For auto component makers like Vivek Vikram Singh of Sona Comstar, this unpredictability directly impacts the bottom line. “Nobody has 25% margins to absorb tariffs. Eventually the customer has to deal with their government,” he stated.
Yet, within this chaos, Singh and others see a unique opportunity. “Uncertainty is like a fog. If you can navigate it, you’ll get ahead,” he said. “Two European competitors have already gone belly up. There is opportunity for Indian firms with strong balance sheets.” In this view, the fog doesn’t just obscure the path; it also hides competitors and creates openings for those agile enough to move forward.

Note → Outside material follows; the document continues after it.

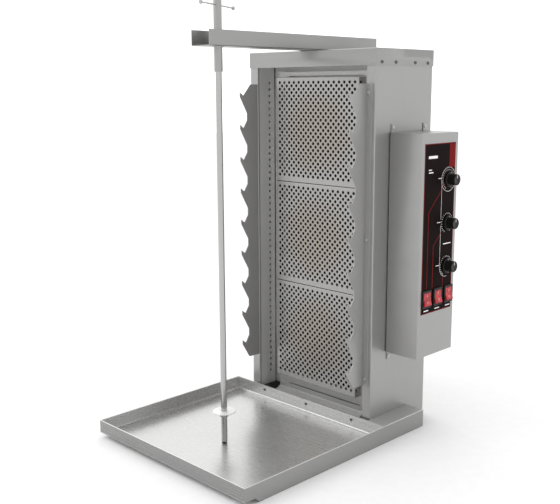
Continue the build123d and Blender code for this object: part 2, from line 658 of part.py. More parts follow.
def regulator(zone):
    """Energy regulator behind the front face, with a bushing round the shaft and four blades."""
    z = DIAL_Z[zone]
    face = BOX_OUTER - SHEET
    body = block(face - REGULATOR_DEPTH, face, DIAL_Y - REGULATOR_HALF, DIAL_Y + REGULATOR_HALF,
                 z - REGULATOR_HALF, z + REGULATOR_HALF)
    body = fillet(body.edges().filter_by(Axis.X), 3)
    bore = rod((face - 10.3, DIAL_Y, z), (face + 1, DIAL_Y, z), SHAFT_RADIUS + RUNNING_FIT)
    body -= bore
    for y in (-9, 9):
        for height in (-8, 8):
            body += block(face - REGULATOR_DEPTH - 8, face - REGULATOR_DEPTH,
                          DIAL_Y + y - 0.4, DIAL_Y + y + 0.4, z + height - 3.1, z + height + 3.1)
    return body


def switch_body(name):
    """Rocker switch: bezel on the label and a body inside the box."""
    y = SWITCHES[name]
    face = BOX_OUTER + LABEL_THICK
    bezel = block(face, face + BEZEL_PROUD, y - BEZEL_HALF_Y, y + BEZEL_HALF_Y,
                  SWITCH_Z - BEZEL_HALF_Z, SWITCH_Z + BEZEL_HALF_Z)
    bezel = fillet(bezel.edges().filter_by(Axis.X), 2.0)
    bezel = fillet(bezel.faces().sort_by(Axis.X)[-1].edges(), 1.0)
    body = block(face - 26, face, y - 14, y + 14, SWITCH_Z - 16.8, SWITCH_Z + 16.8)
    for height in (-10, 0, 10):
        blade = SWITCH_Z + height
        body += block(face - 34, face - 26, y - 3.1, y + 3.1, blade - 0.4, blade + 0.4)
    well = block(face - 18, face + BEZEL_PROUD + 1, y - WINDOW_HALF_Y, y + WINDOW_HALF_Y,
                 SWITCH_Z - WINDOW_HALF_Z, SWITCH_Z + WINDOW_HALF_Z)
    pivot = rod((PIVOT_X, y - WINDOW_HALF_Y - 1, SWITCH_Z), (PIVOT_X, y + WINDOW_HALF_Y + 1, SWITCH_Z),
                PIVOT_RADIUS + RUNNING_FIT)
    return bezel + body - well - pivot


def rocker(name):
    """Rocker with a shallow V face, resting with its lower half pressed out."""
    y = SWITCHES[name]
    tilt = math.radians(ROCKER_TILT)
    rise = ROCKER_REACH * math.tan(tilt)
    root = 1.6
    outline = Polyline((-9, 6), (-9, -6), (-3, -ROCKER_REACH), (root + rise, -ROCKER_REACH), (root, 0),
                       (root + rise, ROCKER_REACH), (-3, ROCKER_REACH), close=True)
    profile = make_face(outline) & Circle(ROCKER_REACH)
    plane = Plane(origin=(PIVOT_X, y - ROCKER_HALF_Y, SWITCH_Z), x_dir=(1, 0, 0), z_dir=(0, -1, 0))
    body = extrude(plane * profile, amount=-2 * ROCKER_HALF_Y)
    trunnion = rod((PIVOT_X, y - WINDOW_HALF_Y - 0.9, SWITCH_Z), (PIVOT_X, y + WINDOW_HALF_Y + 0.9, SWITCH_Z),
                   PIVOT_RADIUS)
    turned = Axis((PIVOT_X, y, SWITCH_Z), (0, 1, 0))
    return (body + trunnion).rotate(turned, -ROCKER_TILT)


# ---------------------------------------------------------------- mains connection
def mains_box():
    """Cover over the supply terminals, between the cabinet and the right-hand side plate."""
    inner = TRAY_HALF_WIDTH - SHEET
    top = block(CABINET_HALF_WIDTH, inner, 0, WING_END, TRAY_RIM - SHEET, TRAY_RIM)
    rear = block(CABINET_HALF_WIDTH, inner, WING_END - SHEET, WING_END, 0, TRAY_RIM - SHEET)
    floor = block(CABINET_HALF_WIDTH, inner, 0, WING_END - SHEET, 0, SHEET)
    gland = rod((GLAND_X, WING_END - 5, GLAND_Z), (GLAND_X, WING_END + 5, GLAND_Z), 8.0)
    return top + rear + floor - gland


def terminal_block():
    """Five-pole supply terminal, its clamps open on top."""
    body = block(GLAND_X - 16, GLAND_X + 16, 70, 120, SHEET, 24)
    for pole in range(5):
        y = 75 + 10 * pole
        body -= rod((GLAND_X, y, 14), (GLAND_X, y, 25), 2.6)
        body -= rod((GLAND_X - 24, y, 8), (GLAND_X + 26, y, 8), 2.2)
    return body


def cable_gland():
    """Gland for the supply lead, in the rear wall of the mains box."""
    nose = rod((GLAND_X, WING_END, GLAND_Z), (GLAND_X, WING_END + 16, GLAND_Z), 10.5)
    nose = chamfer(nose.edges().sort_by(Axis.Y)[-1], 3.0)
    hexagon = Plane(origin=(GLAND_X, WING_END, GLAND_Z), z_dir=(0, 1, 0)) * RegularPolygon(13.0, 6)
    nut = extrude(hexagon, amount=7)
    thread = rod((GLAND_X, WING_END - 9, GLAND_Z), (GLAND_X, WING_END, GLAND_Z), 8.0)
    inner_plane = Plane(origin=(GLAND_X, WING_END - SHEET, GLAND_Z), z_dir=(0, -1, 0))
    lock_nut = extrude(inner_plane * RegularPolygon(12.0, 6), amount=5)
    bore = rod((GLAND_X, WING_END - 12, GLAND_Z), (GLAND_X, WING_END + 20, GLAND_Z), GLAND_BORE)
    return nose + nut + thread + lock_nut - bore


def wire_grommet():
    """Rubber grommet where the heater wires enter the control box."""
    inner = CABINET_HALF_WIDTH - 3.5
    outer = CABINET_HALF_WIDTH + 2
    ring = tube((inner, GROMMET_Y, GROMMET_Z), (outer, GROMMET_Y, GROMMET_Z), GROMMET_RADIUS, 9.0)
    for start in (inner, CABINET_HALF_WIDTH):
        ring += tube((start, GROMMET_Y, GROMMET_Z), (start + 2, GROMMET_Y, GROMMET_Z), 17.0, 9.0)
    return ring


def heater_wires():
    """Insulated leads from the regulators through the grommet into the cabinet."""
    wires = []
    for zone, lane in zip(ZONES, (-1, 0, 1)):
        start_z = DIAL_Z[zone] - 8
        start = (BOX_OUTER - SHEET - REGULATOR_DEPTH - 9, DIAL_Y - 9, start_z)
        bundle_y = GROMMET_Y + 5.5 * lane
        turn_z = GROMMET_Z + math.copysign(12, start_z - GROMMET_Z)
        points = [start, (start[0] - 12, start[1], start_z), (228 + 4 * lane, bundle_y, start_z - 14),
                  (222 + 4 * lane, bundle_y, turn_z), (206, bundle_y, GROMMET_Z),
                  (188, bundle_y, GROMMET_Z)]
        path = FilletPolyline(*points, radius=4.0)
        direction = Vector(*points[1]) - Vector(*points[0])
        wires.append(sweep(Plane(origin=start, z_dir=direction) * Circle(WIRE_RADIUS), path=path))
    return group(wires)


# ---------------------------------------------------------------- fasteners
def rail_screws():
    """Screws that hold the hook rails on the front posts."""
    return group(pan_head_screw(seat, (0, -1, 0), 5) for seat in rail_screw_seats())


def casing_screws():
    """All other pan-head screws: tray, lid, rear sheet, control box and arm."""
    screws = [pan_head_screw(seat, (0, -1, 0), 5) for seat in tray_screw_seats()]
    screws += [pan_head_screw(seat, (math.copysign(1, seat[0]), 0, 0), 5) for seat in cap_screw_seats()]
    screws += [pan_head_screw(seat, (0, 1, 0), 5) for seat in back_screw_seats()]
    screws += [pan_head_screw(seat, (1, 0, 0), 5) for seat in ear_screw_seats()]
    screws += [pan_head_screw(seat, (0, 0, 1), 5.5) for seat in arm_screw_seats()]
    return group(screws)


# ---------------------------------------------------------------- the whole machine
def build_nodes():
    """Every node by name."""
    nodes = {
        "tray_pan": tray_pan(),
        "tray_side_left": tray_side(-1),
        "tray_side_right": tray_side(1),
        "spit_beam": spit_beam(),
        "spit_socket": spit_socket(),
        "tray_bracket": tray_bracket(),
        "base_plate": base_plate(),
        "side_panel_left": side_panel(-1),
        "side_panel_right": side_panel(1),
        "back_panel": back_panel(),
        "top_cap": top_cap(),
        "recess_wall_left": recess_wall(-1),
        "recess_wall_right": recess_wall(1),
        "reflector": reflector(),
        "insulation_board": insulation_board(),
        "heater_frame": heater_frame(),
        "lower_apron": lower_apron(),
        "element_insulators": element_insulators(),
        "hook_rail_left": hook_rail(-1),
        "hook_rail_right": hook_rail(1),
        "rail_screws": rail_screws(),
        "casing_screws": casing_screws(),
        "arm_channel": arm_channel(),
        "arm_bush": arm_bush(),
        "spit_rod": spit_rod(),
        "spit_tip": spit_tip(),
        "spit_disc": spit_disc(),
        "disc_collar": disc_collar(),
        "collar_screw": collar_screw(),
        "top_sleeve": top_sleeve(),
        "cross_pin": cross_pin(),
        "pin_balls": pin_balls(),
        "control_housing": control_housing(),
        "control_label": control_label(),
        "mains_box": mains_box(),
        "terminal_block": terminal_block(),
        "cable_gland": cable_gland(),
        "wire_grommet": wire_grommet(),
        "heater_wires": heater_wires(),
    }
    for zone in ZONES:
        nodes[f"heater_cover_{zone}"] = heater_cover(zone)
        nodes[f"heating_element_{zone}"] = heating_element(zone)
        nodes[f"knob_{zone}"] = knob(zone)
        nodes[f"control_shaft_{zone}"] = control_shaft(zone)
        nodes[f"regulator_{zone}"] = regulator(zone)
    for name in SWITCHES:
        nodes[f"switch_body_{name}"] = switch_body(name)
        nodes[f"rocker_{name}"] = rocker(name)
    return nodes


os.makedirs("parts", exist_ok=True)
for node_name, shape in build_nodes().items():
    export_step(shape, f"parts/{node_name}.step")
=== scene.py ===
import json
import logging
import math
from dataclasses import dataclass, field, replace
from enum import Enum
from typing import Iterable

import bmesh
import bpy
from mathutils import Matrix, Vector


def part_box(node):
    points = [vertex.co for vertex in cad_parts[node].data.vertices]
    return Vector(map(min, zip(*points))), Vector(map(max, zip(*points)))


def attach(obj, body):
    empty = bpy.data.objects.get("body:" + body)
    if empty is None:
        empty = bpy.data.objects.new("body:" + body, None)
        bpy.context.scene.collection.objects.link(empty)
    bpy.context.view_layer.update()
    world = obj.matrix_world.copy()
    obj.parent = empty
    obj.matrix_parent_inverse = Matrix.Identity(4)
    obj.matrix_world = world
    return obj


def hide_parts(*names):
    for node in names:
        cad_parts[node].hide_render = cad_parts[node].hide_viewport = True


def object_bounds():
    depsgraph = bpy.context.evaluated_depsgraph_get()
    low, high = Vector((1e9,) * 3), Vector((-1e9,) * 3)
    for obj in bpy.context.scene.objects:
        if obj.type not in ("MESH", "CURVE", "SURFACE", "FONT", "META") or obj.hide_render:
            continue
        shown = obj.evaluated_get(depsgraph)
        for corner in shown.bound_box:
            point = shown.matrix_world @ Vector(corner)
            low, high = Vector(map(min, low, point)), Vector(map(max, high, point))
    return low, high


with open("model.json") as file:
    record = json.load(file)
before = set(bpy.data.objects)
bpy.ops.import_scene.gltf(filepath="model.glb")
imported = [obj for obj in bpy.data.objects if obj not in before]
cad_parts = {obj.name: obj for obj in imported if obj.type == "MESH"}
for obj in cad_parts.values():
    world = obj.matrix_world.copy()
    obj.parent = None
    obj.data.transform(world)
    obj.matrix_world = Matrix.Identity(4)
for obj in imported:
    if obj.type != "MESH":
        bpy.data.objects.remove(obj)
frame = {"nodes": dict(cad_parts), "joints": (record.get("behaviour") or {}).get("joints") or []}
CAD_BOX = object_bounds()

logging.basicConfig(level=logging.INFO, format="%(message)s")
LOG = logging.getLogger("broiler")

MM = 0.001
WELD = 0.002 * MM
FLAT_ANGLE = math.radians(1.0)
BEVEL_ANGLE = math.radians(50)
ZONES = ("upper", "middle", "lower")
SWITCHES = ("left", "middle", "right")
Colour = tuple[float, float, float]


class Grain(Enum):
    """Direction in which a metal sheet was brushed."""

    ALONG_X = (0.015, 1.0, 1.0)
    ALONG_Y = (1.0, 0.015, 1.0)
    ALONG_Z = (1.0, 1.0, 0.015)
    NONE = (1.0, 1.0, 1.0)


# ---------------------------------------------------------------- shader graphs
class Wire:
    """An output socket that can be used in Python arithmetic."""

    def __init__(self, graph: "Graph", socket: bpy.types.NodeSocket) -> None:
        """Keeps the graph and the socket."""
        self.graph = graph
        self.socket = socket

    def __add__(self, other: "Wire | float") -> "Wire":
        """Sum."""
        return self.graph.maths("ADD", self, other)

    __radd__ = __add__

    def __mul__(self, other: "Wire | float") -> "Wire":
        """Product."""
        return self.graph.maths("MULTIPLY", self, other)

    __rmul__ = __mul__

    def __sub__(self, other: "Wire | float") -> "Wire":
        """Difference."""
        return self.graph.maths("SUBTRACT", self, other)

    def __rsub__(self, other: float) -> "Wire":
        """Reflected difference."""
        return self.graph.maths("SUBTRACT", other, self)

    def clamped(self) -> "Wire":
        """The value held between 0 and 1."""
        return self.graph.maths("MINIMUM", self.graph.maths("MAXIMUM", self, 0.0), 1.0)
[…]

Conclusion: Building Resilience for the Long Haul
The path forward for Indian industry is not about finding a single solution but about building multi-layered resilience. It requires a three-pronged approach:
- Strategic Decoupling: Carefully reducing dependency on China for critical inputs while accelerating domestic capability through innovation and scale.
- Market Diversification: A concerted, government-industry effort to aggressively penetrate markets in South America, Africa, Eastern Europe, and Asia, reducing the overwhelming focus on the West.
- Building Global Brands: Moving beyond being a contract manufacturer to creating valuable, world-class Indian brands that capture more of the global value chain.
As Pankaj Mohindroo suggested, India must learn to “sleep with the enemy,” leveraging technology and capital from wherever it can be found to build its own strength, much as China did decades ago.
The fog of uncertainty will not lift soon. But as Vivek Vikram Singh concluded, the choice is clear: “If you sit waiting for the fog to clear, you’ll be where you started—sometimes you might be left behind. If you can feel your way through, you will get there faster.” For Indian industry, the time for waiting is over. The time for navigating has begun.